Hybrid work isn’t just a technical challenge – it’s a culture shift

Alexis Gonzales-Black

As return-to-work plans are delayed for the third or fourth time, many companies are coming to terms with the fact that hybrid work is here to stay. They’re investing in new tools and policies, from home-office stipends to 360° cameras, in an effort to make the “new normal” more functional and sustainable for employees.

But tools, technologies and funds are just table stakes. When it comes to hybrid work, we need to be thinking about the higher order of needs, and building an intentional culture to meet them.

Leaders should be openly discussing big questions like:

  • How do we create a culture of inclusion and belonging in a hybrid space?
  • What does an equitable work experience look like in this environment?
  • How do we make sure that voices are being heard across every modality?
  • How do we connect with each other, our teams, and most importantly, our purpose and values within a hybrid environment?
  • What is the ideal employee experience we are trying to create?

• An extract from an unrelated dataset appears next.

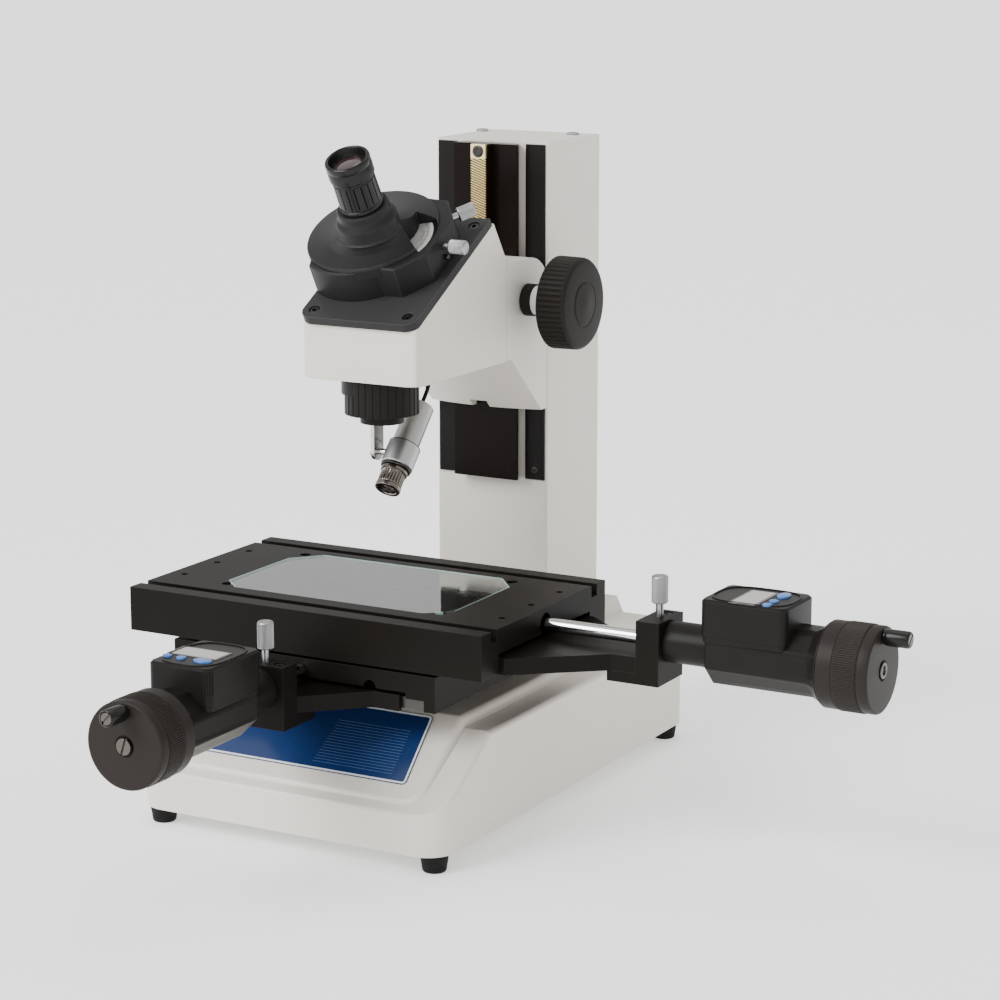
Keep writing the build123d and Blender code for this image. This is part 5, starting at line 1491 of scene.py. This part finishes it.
    def _screws(self) -> None:
        """Make the centre screw and the screw that the crank knob turns on."""
        mesh = bmesh.new()
        end = self.thimble_end
        if self.side is Side.FRONT:
            centre = self.stand.moved(0, 0, end - 0.9)
            slotted_head(
                mesh, Stand(centre.origin, (0.3, 0, 0.95), centre.axis), radius=4.7, height=2.2,
                slot=1.0, depth=1.1)
        else:
            turn_into(mesh, self.stand, rings(
                (0, end - 0.9), (4.7, end - 0.9), (4.7, end + 0.4), (4.3, end + 0.8),
                (2.9, end + 0.8), (2.7, end + 0.5), (2.6, end - 0.5), (1.5, end - 0.6),
                (1.4, end - 0.2), (0, end)), Turning(48))
        crank = self.stand.moved(0, self.crank_w, end + self.crank_length - 2.0)
        leaning = Vector(self.stand.across) + Vector((0.0, 0.0, 1.0))
        crank = Stand(crank.origin, tuple(leaning), crank.axis)
        slotted_head(mesh, crank, radius=3.5, height=1.95, slot=0.9, depth=1.0)
        outline = rings((0, 0), (2.0, 0), (2.0, self.crank_length - 1.6), (0, 13.9))
        turn_into(mesh, self.stand.moved(0, self.crank_w, end - 0.5), outline, Turning(32))
        self._fit(into_object(self._named("wheel_screws"), mesh), Finishes.SCREW_DARK, "thimble",
                  "thimble_screws")

    def _crank(self) -> None:
        """Turn the small crank knob."""
        length, r = self.crank_length, self.crank_radius
        outline = rings(
            (2.15, 0.3), (r - 0.9, 0.3), (r - 0.5, 0.8), (r - 0.5, 1.6), (r - 0.1, 2.2), (r, 4.0),
            (r, length - 1.2), (r - 0.25, length - 0.45), (r - 0.8, length), (3.85, length),
            (3.8, length - 0.2), (3.8, length - 2.3), (2.15, length - 2.3))
        stand = self.stand.moved(0, self.crank_w, self.thimble_end)
        self._fit(turned(self._named("crank_grip"), stand, outline, Turning(closed=True)),
                  Finishes.EYE_BLACK, "crank_knob", "crank_knob")

    def _display(self) -> None:
        """Lay the oval bezel, the dark window and the display."""
        mid = (self.display_start + self.display_end) / 2
        stand = self._up(0, 0, self.display_top)
        half_u = (self.display_end - self.display_start) / 2 - 1.9
        half_v = self.display_half - 1.7
        outer = oval(half_v, half_u, 3.2, (0.0, -mid))
        inner = oval(half_v - 1.2, half_u - 1.2, 3.2, (0.0, -mid))
        self._with_pockets(slab(self._named("bezel"), stand, outer, -0.2, 0.6, 0.25, inner))
        frame = round_box(self.lcd_half_v + 1.4, self.lcd_half_u + 1.5, 1.0,
                          (self.lcd_v, -self.lcd_u))
        window = slab(self._named("window_frame"), stand, frame, -0.1, 0.3, 0.15)
        self._fit(window, Finishes.GLOSS_BLACK)
        panel = round_box(self.lcd_half_v, self.lcd_half_u, 0.4, (self.lcd_v, -self.lcd_u))
        glass = slab(self._named("display"), stand, panel, 0.2, 0.4, 0.05)
        self._fit(glass, Finishes.DISPLAY, "", "lcd")
        if self.side is Side.FRONT:
            self._ribs(stand)

    def _ribs(self, stand: Stand) -> None:
        """Raise the small grip ribs at the display box's corner.

        Args:
            stand: the middle of the display box's top.
        """
        mesh = bmesh.new()
        centre_u = self.display_end - self.display_corner
        centre_v = self.display_half - self.display_corner
        radius = self.display_corner + 0.05
        for index in range(self.grip_ribs):
            angle = math.radians(12 + index * 16)
            place = (centre_v + radius * math.cos(angle), -centre_u - radius * math.sin(angle))
            slab_into(mesh, stand, oval(0.4, 0.4, 2.0, place, 10), self.grip_low, self.grip_top,
                      0.15)
        self._fit(into_object(self._named("corner_ribs"), mesh), Finishes.PLASTIC)

    def _buttons(self) -> None:
        """Dome the three push buttons."""
        for name, v, radius, flat in self._keys():
            name = "button_" + name
            stand = self._up(self.key_u, v, self.display_top)
            key = turned(self._named(name + "_cap"), stand, rings(
                (0, -2.9), (radius, -2.9), (radius, 0.5), (radius - 0.12, 0.85),
                (radius - 0.5, 1.1), (radius * 0.6, 1.25), (radius * 0.3, 1.29), (0, 1.3)),
                         Turning(around=48, flat=flat))
            self._fit(key, Finishes.BUTTON, name, name)

    def _clamp(self) -> None:
        """Make the knurled clamp screw and the block's own socket screw."""
        u = self.block_length / 2
        outline = knurled(self.clamp_length, self.clamp_radius, groove=0.3, neck=2.2,
                          neck_length=11.9)
        screw = turned(self._named("clamp_thumb"), self._up(u, 0, self.clamp_w), outline,
                       Turning(around=240, ribs=40, land=0.4))
        self._fit(screw, Finishes.KNURL, "clamp_screw", "clamp_screw")
        mesh = bmesh.new()
        stand = self._up(u, self.block_screw_v, self.block_top - 3.0)
        socket_head(mesh, stand, radius=3.2, height=2.5, key=1.6, depth=1.5)
        self._fit(into_object(self._named("block_screw"), mesh), Finishes.SCREW_BLACK)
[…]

The answers to these questions can help shape the rituals, agreements, norms and cultural expectations of your hybrid workplace, and illuminate new potential practices that can put your values into action.

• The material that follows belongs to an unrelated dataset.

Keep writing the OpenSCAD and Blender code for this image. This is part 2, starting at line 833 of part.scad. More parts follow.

For example, think about what it means to value inclusion in hybrid meetings. We already know that marginalized voices are often structurally sidelined in regular meetings, but how does a hybrid environment exacerbate this problem? And what are some operational practices that can help balance it out?

It’s about making space in meetings to call deliberately on each person and invite their perspective, rather than expecting people to read cues and jump in, especially over a screen. Simple practices like speaking in a round and giving people sacred, uninterruptible space can make a huge difference in each employee’s sense of engagement and inclusion.

Modern employees want their leaders to anticipate and address these kinds of issues. The same forces that brought hybrid work into the mainstream have also brought about the Great Resignation, and employees are viewing these transitions through that lens. They expect their employers to articulate how purpose, flexibility and equity will manifest in the hybrid workplace. They want their work to have a meaningful impact, and their voices to be valued and heard.

The transition to hybrid work is a challenge, but also an opportunity. As companies restructure how they function day to day, they have a unique chance to build inclusion and connection into their workplace culture from the ground up. This is key to the success and retention of employees in this new era of work.